* BEGIN *

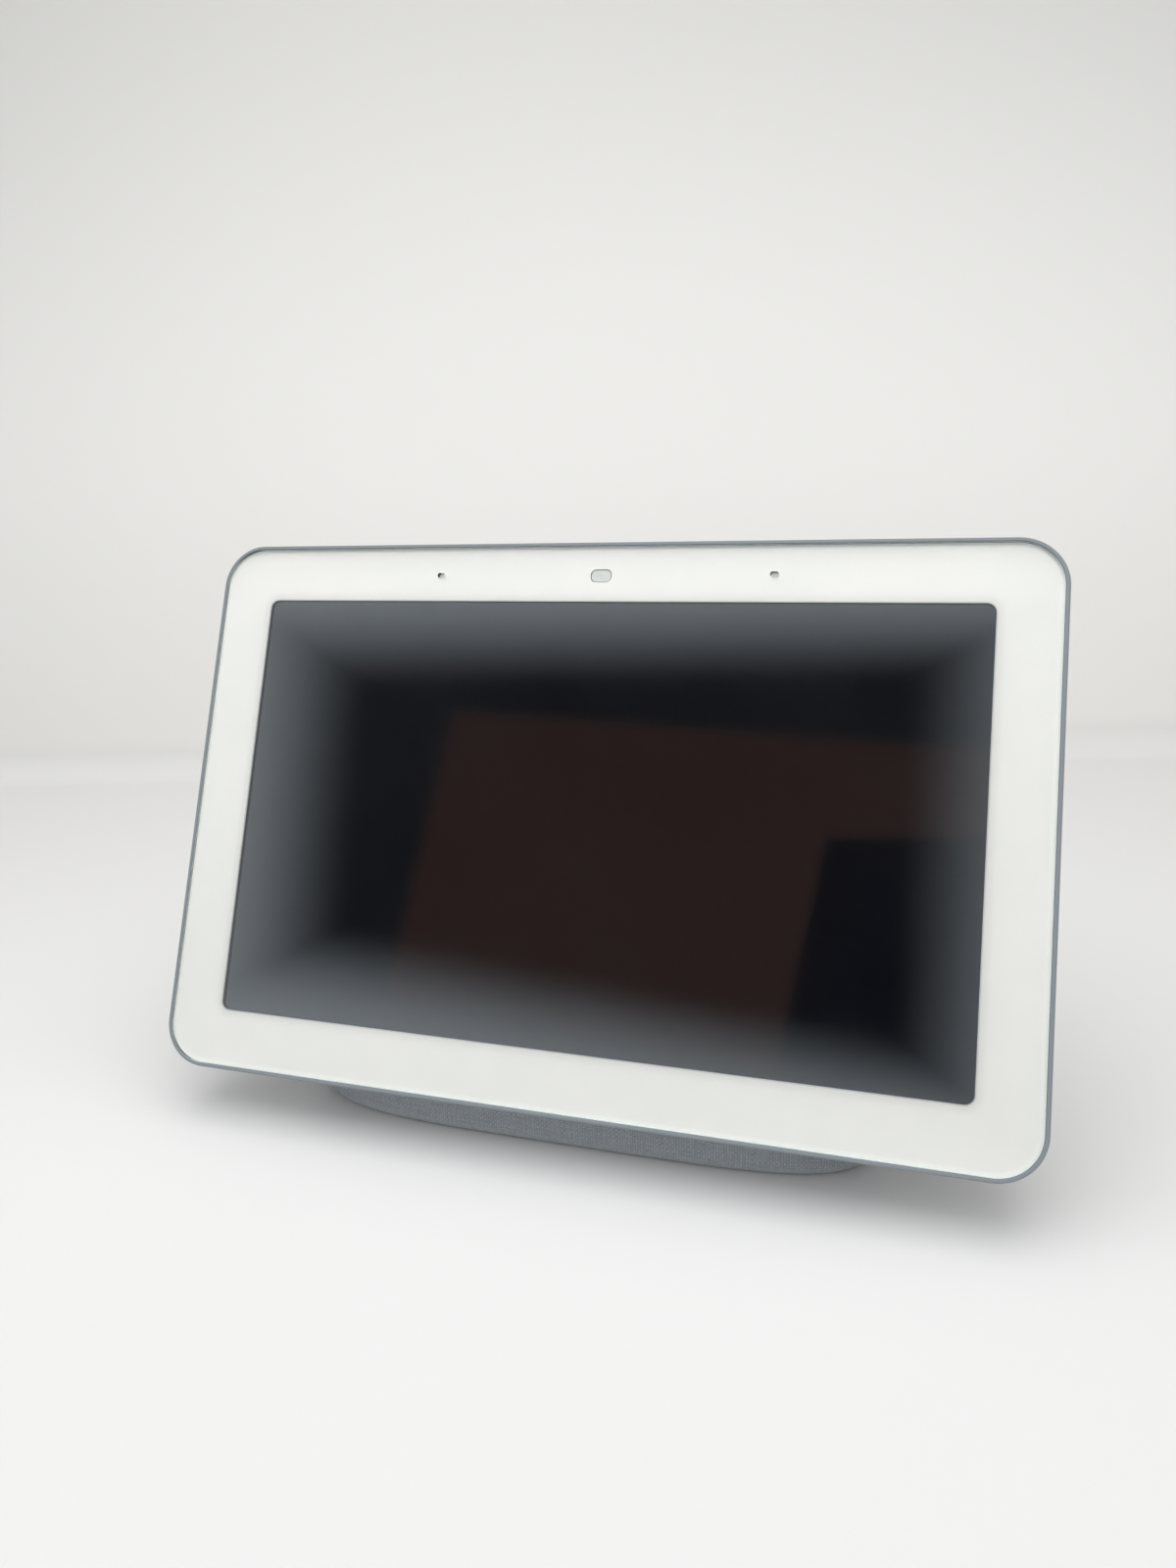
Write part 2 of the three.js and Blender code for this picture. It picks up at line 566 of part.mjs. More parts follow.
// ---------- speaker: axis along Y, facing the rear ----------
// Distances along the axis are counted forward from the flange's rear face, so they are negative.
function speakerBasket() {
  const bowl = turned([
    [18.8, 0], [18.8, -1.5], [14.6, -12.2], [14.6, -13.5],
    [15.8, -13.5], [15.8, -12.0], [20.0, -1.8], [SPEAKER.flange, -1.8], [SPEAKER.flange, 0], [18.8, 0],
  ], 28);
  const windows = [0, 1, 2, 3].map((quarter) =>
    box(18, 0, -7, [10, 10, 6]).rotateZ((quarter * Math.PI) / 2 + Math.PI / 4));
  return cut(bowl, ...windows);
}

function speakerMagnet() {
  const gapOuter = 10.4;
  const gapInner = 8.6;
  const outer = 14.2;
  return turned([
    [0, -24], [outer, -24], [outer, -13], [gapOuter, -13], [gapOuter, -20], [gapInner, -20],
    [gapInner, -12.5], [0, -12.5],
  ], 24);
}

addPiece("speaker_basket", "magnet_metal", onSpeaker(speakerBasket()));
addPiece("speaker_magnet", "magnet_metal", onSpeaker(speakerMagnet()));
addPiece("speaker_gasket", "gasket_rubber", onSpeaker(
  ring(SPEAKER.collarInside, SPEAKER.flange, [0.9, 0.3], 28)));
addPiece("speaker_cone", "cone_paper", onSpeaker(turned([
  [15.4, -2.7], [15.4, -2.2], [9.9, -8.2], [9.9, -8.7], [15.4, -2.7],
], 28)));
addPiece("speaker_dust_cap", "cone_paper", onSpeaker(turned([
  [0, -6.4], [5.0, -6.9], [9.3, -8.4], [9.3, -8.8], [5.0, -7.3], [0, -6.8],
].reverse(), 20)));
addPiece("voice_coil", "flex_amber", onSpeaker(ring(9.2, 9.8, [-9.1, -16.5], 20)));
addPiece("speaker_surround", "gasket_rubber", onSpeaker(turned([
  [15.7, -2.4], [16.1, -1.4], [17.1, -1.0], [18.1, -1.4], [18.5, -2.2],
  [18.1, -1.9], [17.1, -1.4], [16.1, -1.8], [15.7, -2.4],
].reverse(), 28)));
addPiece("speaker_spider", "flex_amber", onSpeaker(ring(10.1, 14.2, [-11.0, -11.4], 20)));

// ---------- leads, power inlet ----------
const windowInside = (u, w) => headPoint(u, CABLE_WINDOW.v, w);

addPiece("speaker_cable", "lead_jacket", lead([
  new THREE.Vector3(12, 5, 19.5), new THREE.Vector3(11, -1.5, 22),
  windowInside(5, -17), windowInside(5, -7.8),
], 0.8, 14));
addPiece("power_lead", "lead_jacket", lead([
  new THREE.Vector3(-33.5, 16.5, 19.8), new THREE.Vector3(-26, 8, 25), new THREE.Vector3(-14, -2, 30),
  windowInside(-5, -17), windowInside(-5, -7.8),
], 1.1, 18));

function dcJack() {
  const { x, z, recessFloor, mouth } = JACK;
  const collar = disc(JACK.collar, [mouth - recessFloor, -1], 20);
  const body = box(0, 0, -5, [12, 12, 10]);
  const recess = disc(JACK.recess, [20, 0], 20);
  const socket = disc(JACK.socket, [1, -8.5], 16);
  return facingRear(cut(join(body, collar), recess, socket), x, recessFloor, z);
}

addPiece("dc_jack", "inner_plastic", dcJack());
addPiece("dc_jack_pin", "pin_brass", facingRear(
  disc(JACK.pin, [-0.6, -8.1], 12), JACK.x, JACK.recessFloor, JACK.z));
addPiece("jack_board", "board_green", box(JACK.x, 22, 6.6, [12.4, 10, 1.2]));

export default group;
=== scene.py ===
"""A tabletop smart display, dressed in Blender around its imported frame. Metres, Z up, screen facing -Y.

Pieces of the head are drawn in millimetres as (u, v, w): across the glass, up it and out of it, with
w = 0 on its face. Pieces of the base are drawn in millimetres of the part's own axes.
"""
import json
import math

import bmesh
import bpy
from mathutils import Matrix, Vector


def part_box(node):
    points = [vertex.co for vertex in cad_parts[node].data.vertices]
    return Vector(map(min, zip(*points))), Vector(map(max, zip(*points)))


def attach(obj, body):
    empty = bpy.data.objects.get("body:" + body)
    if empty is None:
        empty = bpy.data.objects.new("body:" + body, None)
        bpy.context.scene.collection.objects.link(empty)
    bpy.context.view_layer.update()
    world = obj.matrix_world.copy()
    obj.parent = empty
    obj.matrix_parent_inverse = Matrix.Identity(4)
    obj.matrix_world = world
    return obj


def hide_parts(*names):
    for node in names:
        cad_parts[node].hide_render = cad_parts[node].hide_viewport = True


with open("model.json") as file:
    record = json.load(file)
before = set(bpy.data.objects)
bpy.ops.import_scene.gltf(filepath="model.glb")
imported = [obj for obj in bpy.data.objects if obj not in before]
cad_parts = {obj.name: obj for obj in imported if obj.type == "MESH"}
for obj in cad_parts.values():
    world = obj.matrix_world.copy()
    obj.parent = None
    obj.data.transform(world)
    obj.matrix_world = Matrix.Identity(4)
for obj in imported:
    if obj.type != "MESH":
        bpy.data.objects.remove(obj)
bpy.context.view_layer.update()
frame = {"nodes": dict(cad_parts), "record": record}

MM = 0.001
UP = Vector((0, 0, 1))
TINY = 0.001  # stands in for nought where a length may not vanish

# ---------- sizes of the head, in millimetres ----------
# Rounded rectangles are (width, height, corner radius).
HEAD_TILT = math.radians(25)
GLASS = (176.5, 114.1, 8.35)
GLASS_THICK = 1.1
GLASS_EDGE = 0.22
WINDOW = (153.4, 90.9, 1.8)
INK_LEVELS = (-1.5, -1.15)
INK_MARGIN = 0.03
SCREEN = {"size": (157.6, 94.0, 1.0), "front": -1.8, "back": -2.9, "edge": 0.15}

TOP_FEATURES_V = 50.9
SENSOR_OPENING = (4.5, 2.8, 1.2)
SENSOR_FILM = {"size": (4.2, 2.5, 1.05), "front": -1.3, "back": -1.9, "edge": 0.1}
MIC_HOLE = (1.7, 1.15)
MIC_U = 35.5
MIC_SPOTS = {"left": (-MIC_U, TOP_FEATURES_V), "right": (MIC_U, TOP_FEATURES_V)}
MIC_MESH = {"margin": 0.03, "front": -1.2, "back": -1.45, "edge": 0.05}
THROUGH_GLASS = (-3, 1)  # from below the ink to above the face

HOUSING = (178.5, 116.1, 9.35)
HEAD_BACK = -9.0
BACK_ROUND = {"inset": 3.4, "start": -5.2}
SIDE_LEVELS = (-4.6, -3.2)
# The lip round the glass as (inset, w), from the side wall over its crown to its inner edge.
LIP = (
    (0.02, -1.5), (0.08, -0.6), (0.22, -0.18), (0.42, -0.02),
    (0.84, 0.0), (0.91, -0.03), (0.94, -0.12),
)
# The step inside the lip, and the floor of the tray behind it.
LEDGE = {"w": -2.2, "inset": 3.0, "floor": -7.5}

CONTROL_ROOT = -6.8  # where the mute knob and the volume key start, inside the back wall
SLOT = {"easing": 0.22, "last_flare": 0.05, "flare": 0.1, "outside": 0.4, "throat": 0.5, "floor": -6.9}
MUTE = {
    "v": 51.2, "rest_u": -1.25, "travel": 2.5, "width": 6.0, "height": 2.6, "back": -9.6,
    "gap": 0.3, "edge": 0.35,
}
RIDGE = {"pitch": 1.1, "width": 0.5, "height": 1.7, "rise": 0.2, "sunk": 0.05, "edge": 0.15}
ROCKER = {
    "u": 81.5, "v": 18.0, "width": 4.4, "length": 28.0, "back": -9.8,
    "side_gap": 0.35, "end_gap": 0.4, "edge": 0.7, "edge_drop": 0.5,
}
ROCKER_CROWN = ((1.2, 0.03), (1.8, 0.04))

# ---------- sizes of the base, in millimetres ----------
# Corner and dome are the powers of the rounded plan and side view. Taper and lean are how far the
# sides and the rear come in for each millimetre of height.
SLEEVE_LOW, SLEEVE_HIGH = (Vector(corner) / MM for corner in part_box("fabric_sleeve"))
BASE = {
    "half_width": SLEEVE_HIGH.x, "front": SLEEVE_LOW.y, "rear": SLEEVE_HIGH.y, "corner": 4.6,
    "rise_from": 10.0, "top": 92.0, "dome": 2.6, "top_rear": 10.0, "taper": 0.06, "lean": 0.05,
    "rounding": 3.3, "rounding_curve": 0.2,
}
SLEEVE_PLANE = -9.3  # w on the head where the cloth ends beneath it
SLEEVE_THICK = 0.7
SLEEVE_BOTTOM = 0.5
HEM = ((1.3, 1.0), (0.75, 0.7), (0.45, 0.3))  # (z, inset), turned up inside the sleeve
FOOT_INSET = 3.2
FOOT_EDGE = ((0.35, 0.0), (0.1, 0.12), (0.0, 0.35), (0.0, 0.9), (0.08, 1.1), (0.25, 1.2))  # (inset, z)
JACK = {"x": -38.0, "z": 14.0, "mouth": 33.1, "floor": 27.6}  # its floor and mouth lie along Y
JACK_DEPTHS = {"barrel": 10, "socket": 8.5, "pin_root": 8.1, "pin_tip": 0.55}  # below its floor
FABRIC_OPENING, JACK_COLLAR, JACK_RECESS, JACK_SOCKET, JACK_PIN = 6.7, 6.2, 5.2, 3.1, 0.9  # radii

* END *

The problem:
In the data above, find the line that contains "[12.4, 10, 1.2]));" and the line that contains "from mathutils import Matrix, Vector". Repeat exactly those lines and every line between them, and only those.

Response below:
addPiece("jack_board", "board_green", box(JACK.x, 22, 6.6, [12.4, 10, 1.2]));

export default group;
=== scene.py ===
"""A tabletop smart display, dressed in Blender around its imported frame. Metres, Z up, screen facing -Y.

Pieces of the head are drawn in millimetres as (u, v, w): across the glass, up it and out of it, with
w = 0 on its face. Pieces of the base are drawn in millimetres of the part's own axes.
"""
import json
import math

import bmesh
import bpy
from mathutils import Matrix, Vector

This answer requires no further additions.